Entries with model source code:
#####

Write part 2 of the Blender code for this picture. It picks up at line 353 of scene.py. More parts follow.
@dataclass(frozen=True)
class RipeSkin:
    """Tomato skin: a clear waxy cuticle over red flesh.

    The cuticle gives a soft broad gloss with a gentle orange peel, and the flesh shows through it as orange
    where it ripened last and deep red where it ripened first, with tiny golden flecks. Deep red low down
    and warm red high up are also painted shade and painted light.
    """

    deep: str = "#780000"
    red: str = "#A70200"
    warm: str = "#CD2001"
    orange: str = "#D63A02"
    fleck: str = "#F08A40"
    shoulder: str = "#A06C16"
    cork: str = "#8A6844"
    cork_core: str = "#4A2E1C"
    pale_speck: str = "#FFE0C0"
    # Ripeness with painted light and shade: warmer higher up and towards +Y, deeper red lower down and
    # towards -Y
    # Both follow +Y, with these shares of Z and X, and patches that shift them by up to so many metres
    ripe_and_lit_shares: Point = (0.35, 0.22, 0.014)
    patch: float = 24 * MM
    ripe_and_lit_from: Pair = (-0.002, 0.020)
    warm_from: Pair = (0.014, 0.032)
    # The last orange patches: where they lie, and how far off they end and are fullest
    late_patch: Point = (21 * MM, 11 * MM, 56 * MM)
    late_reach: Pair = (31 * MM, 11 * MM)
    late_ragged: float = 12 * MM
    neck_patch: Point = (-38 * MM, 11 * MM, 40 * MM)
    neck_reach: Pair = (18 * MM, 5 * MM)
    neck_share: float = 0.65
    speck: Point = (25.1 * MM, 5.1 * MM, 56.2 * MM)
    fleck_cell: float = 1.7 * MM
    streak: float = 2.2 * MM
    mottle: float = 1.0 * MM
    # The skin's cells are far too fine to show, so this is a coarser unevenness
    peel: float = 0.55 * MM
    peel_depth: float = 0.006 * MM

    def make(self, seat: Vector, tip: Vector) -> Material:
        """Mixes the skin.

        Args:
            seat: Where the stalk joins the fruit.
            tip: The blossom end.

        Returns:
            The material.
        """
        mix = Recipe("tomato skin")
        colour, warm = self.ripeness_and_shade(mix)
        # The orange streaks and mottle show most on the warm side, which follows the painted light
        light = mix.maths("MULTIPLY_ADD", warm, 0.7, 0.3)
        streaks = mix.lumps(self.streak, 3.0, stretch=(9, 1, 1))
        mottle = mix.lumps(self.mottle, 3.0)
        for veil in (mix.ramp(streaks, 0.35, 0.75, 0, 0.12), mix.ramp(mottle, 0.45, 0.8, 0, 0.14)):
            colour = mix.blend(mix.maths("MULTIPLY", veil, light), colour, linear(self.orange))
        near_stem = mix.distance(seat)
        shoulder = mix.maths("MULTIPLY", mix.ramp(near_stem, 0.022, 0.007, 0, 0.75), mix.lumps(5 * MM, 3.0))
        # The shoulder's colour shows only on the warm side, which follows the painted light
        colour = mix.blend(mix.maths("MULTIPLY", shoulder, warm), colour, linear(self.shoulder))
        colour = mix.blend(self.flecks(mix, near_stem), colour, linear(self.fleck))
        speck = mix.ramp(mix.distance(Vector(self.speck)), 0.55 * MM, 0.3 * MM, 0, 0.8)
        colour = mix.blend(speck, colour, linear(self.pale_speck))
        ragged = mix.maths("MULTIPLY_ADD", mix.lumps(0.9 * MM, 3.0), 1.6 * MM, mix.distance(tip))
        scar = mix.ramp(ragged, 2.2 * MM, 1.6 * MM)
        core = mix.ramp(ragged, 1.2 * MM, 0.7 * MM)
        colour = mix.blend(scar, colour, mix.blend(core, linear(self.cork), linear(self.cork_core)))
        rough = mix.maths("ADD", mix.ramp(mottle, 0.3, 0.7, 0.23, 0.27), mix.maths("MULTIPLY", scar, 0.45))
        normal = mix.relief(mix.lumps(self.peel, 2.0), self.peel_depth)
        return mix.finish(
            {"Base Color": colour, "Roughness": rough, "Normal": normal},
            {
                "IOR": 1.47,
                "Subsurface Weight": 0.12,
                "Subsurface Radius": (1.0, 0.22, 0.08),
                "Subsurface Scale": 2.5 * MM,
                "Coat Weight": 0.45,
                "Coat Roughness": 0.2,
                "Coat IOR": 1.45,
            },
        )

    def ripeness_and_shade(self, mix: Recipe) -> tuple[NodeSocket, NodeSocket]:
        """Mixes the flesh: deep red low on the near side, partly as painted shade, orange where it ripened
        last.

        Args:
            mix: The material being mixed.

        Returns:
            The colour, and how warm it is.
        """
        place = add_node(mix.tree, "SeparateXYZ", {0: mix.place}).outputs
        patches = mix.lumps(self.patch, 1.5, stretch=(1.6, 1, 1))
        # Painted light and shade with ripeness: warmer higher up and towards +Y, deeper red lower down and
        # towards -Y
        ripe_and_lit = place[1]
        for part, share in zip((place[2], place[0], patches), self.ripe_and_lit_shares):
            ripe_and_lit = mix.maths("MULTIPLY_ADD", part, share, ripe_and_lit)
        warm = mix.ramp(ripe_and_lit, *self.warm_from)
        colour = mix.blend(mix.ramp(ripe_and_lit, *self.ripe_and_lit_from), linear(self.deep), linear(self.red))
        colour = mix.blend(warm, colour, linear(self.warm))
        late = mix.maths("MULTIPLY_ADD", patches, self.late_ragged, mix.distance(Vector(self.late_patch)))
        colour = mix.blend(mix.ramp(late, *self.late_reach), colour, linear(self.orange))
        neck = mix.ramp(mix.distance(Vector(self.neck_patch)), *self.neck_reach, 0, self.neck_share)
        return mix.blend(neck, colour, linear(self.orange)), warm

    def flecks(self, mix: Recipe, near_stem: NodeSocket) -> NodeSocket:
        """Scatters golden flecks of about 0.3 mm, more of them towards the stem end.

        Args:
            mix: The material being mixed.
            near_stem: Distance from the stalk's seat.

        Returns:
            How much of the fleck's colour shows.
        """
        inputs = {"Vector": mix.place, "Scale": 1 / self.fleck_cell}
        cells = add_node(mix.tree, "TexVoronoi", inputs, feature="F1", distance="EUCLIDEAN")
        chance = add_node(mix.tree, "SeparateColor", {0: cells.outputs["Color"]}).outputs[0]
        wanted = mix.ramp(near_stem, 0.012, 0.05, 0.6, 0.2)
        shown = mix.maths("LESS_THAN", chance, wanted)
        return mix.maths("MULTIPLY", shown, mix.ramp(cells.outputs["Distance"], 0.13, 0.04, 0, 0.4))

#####

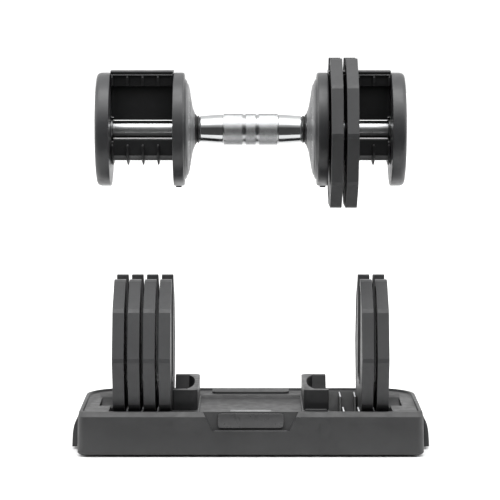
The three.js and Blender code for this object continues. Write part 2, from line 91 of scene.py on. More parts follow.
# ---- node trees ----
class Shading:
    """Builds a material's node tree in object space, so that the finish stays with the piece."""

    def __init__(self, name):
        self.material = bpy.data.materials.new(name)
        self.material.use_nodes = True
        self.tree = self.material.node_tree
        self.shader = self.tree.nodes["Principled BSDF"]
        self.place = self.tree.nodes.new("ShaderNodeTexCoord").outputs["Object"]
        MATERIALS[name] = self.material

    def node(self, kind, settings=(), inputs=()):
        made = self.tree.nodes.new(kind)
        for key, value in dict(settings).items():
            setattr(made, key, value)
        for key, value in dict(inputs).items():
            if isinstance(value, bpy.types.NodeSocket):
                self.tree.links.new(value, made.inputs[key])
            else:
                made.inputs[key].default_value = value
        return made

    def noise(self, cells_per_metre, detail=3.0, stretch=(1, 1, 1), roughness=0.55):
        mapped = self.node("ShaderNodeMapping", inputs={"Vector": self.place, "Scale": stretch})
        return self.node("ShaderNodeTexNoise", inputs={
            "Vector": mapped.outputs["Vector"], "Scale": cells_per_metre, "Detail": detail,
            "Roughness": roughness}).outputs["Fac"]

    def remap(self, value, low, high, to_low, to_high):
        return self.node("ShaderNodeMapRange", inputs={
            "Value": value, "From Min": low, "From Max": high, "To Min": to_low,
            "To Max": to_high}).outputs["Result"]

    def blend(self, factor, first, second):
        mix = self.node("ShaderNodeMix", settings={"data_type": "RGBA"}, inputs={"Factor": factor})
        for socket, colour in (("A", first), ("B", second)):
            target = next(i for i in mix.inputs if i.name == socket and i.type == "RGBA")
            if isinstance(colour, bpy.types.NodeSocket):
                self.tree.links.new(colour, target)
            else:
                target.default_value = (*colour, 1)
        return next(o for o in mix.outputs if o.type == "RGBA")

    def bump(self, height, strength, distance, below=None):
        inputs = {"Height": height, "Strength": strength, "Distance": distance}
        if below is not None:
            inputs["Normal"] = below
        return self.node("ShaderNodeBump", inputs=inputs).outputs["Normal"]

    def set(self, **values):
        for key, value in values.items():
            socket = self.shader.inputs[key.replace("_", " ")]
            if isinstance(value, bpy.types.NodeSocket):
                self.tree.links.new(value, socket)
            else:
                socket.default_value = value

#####

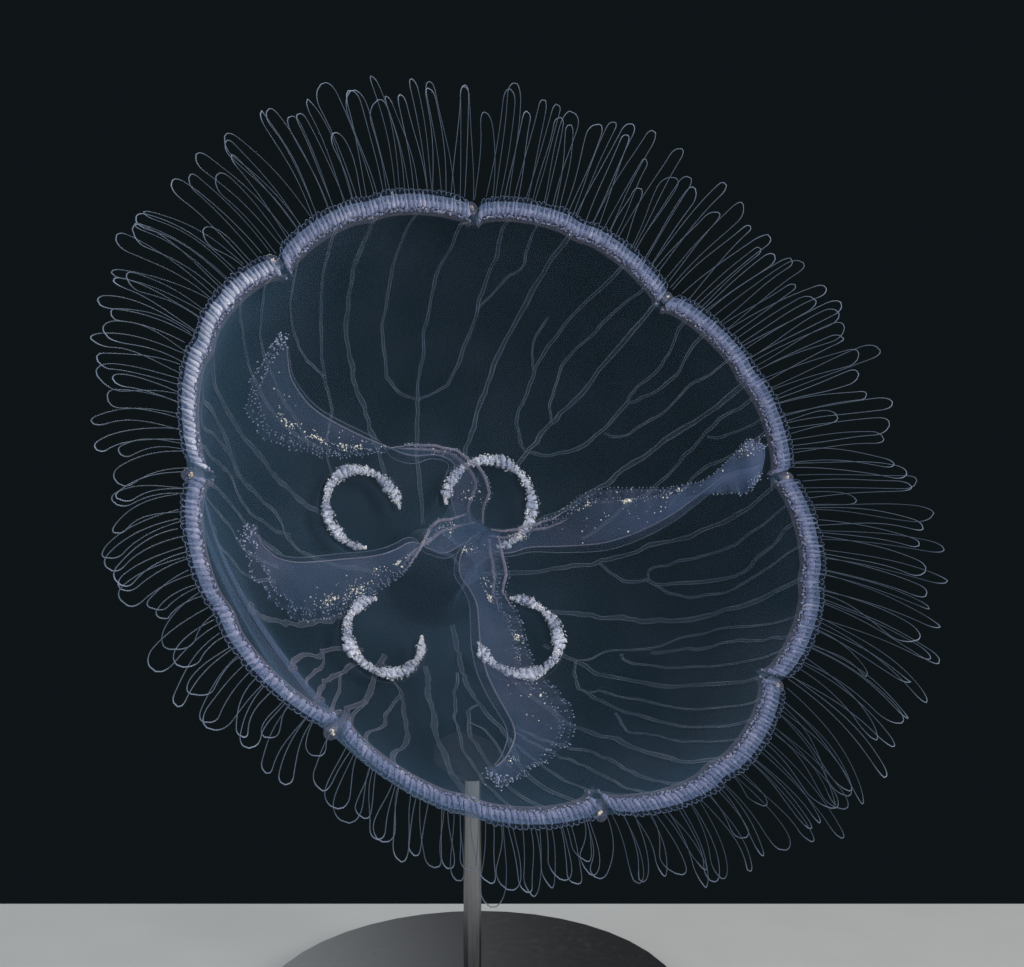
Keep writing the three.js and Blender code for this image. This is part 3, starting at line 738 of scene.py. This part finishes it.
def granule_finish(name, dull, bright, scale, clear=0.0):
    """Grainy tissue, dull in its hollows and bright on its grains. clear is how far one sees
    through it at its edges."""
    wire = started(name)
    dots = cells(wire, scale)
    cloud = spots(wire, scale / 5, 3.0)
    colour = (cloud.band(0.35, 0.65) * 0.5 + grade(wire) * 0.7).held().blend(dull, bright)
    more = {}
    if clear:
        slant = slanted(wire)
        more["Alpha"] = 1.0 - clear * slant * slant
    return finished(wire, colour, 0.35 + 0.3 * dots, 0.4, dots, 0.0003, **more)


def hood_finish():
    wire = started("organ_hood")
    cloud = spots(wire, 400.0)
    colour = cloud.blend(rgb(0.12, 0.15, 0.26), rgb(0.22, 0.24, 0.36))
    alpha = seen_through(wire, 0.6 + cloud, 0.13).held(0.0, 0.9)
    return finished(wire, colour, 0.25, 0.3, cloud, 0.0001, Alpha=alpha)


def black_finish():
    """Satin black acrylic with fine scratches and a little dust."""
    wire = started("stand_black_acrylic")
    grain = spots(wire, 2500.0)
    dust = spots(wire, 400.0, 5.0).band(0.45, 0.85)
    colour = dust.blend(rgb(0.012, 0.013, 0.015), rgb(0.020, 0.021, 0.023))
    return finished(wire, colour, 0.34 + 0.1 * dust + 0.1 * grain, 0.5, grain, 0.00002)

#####

Given task: Begin at the line that has "Write part 2 of" in the entries above; stop after the line that has "peel_depth: float = 0.006 * MM". Transcribe exactly those lines and no others.

Task response:
Write part 2 of the Blender code for this picture. It picks up at line 353 of scene.py. More parts follow.
@dataclass(frozen=True)
class RipeSkin:
    """Tomato skin: a clear waxy cuticle over red flesh.

    The cuticle gives a soft broad gloss with a gentle orange peel, and the flesh shows through it as orange
    where it ripened last and deep red where it ripened first, with tiny golden flecks. Deep red low down
    and warm red high up are also painted shade and painted light.
    """

    deep: str = "#780000"
    red: str = "#A70200"
    warm: str = "#CD2001"
    orange: str = "#D63A02"
    fleck: str = "#F08A40"
    shoulder: str = "#A06C16"
    cork: str = "#8A6844"
    cork_core: str = "#4A2E1C"
    pale_speck: str = "#FFE0C0"
    # Ripeness with painted light and shade: warmer higher up and towards +Y, deeper red lower down and
    # towards -Y
    # Both follow +Y, with these shares of Z and X, and patches that shift them by up to so many metres
    ripe_and_lit_shares: Point = (0.35, 0.22, 0.014)
    patch: float = 24 * MM
    ripe_and_lit_from: Pair = (-0.002, 0.020)
    warm_from: Pair = (0.014, 0.032)
    # The last orange patches: where they lie, and how far off they end and are fullest
    late_patch: Point = (21 * MM, 11 * MM, 56 * MM)
    late_reach: Pair = (31 * MM, 11 * MM)
    late_ragged: float = 12 * MM
    neck_patch: Point = (-38 * MM, 11 * MM, 40 * MM)
    neck_reach: Pair = (18 * MM, 5 * MM)
    neck_share: float = 0.65
    speck: Point = (25.1 * MM, 5.1 * MM, 56.2 * MM)
    fleck_cell: float = 1.7 * MM
    streak: float = 2.2 * MM
    mottle: float = 1.0 * MM
    # The skin's cells are far too fine to show, so this is a coarser unevenness
    peel: float = 0.55 * MM
    peel_depth: float = 0.006 * MM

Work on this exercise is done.